Colors seemed deeper and richer; and a soft, natural light seemed to reflect from all
things.

Each object had a proper place in this crystal space. The living essence of each seemed
ready to break through its clear-cut outline.

For the first time, I was seeing colors and forms and things in themselves (seeing objects
as alive and meaningful).

He saw objects in a new light; they disclosed their inherent deep, timeless existence,
which remains hidden from everyday sight.

I advanced toward the table. With every step its distance increased. The lights, the faces,
the furniture receded.

I could see beauty in hundreds of commonplace things I had not thought of as being even
attractive before.

I looked at a film of sand I had picked up on my hand, when I suddenly saw the exquisite
beauty of every little grain of it.

I would look at an object hard and suddenly it would burst open into a beautiful terrain—
a playground of movement, color, light, warmth.

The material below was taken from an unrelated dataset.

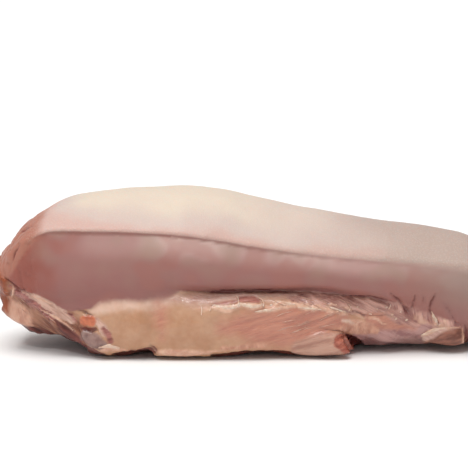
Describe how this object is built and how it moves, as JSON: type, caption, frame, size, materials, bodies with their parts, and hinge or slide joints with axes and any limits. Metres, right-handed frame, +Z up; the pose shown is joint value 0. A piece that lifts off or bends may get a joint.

In the woods and by the river, it seemed that my love was so great, it evoked a response
from the animals, plants and even things.

My sensitivity to beauty was significantly increased and I perceived aesthetic qualities in
most all of the objects that surrounded me, even in the walls of the room itself.

Objects in the images seemed to generate a light of their own and cast off glowing and
pulsating or rippling waves of color. (eyes closed)

Objects were apprehended as “presenting themselves more forcefully” as being less
opaque, more easily yielding up meanings”.

Objects were seen not only with a greater clarity but also seemed to be “more
meaningful”.

The chair Van Goth had seen was obviously the same in essence as the chair I had seen.
(That was Aldous Huxley.)

The chair was warm, breathing, alive against my back. The chair and I were breathing as
one.

The precious stones and jewels appeared to have a much deeper meaning than being just
things of beauty. The green light emanating from them was of a spiritual nature.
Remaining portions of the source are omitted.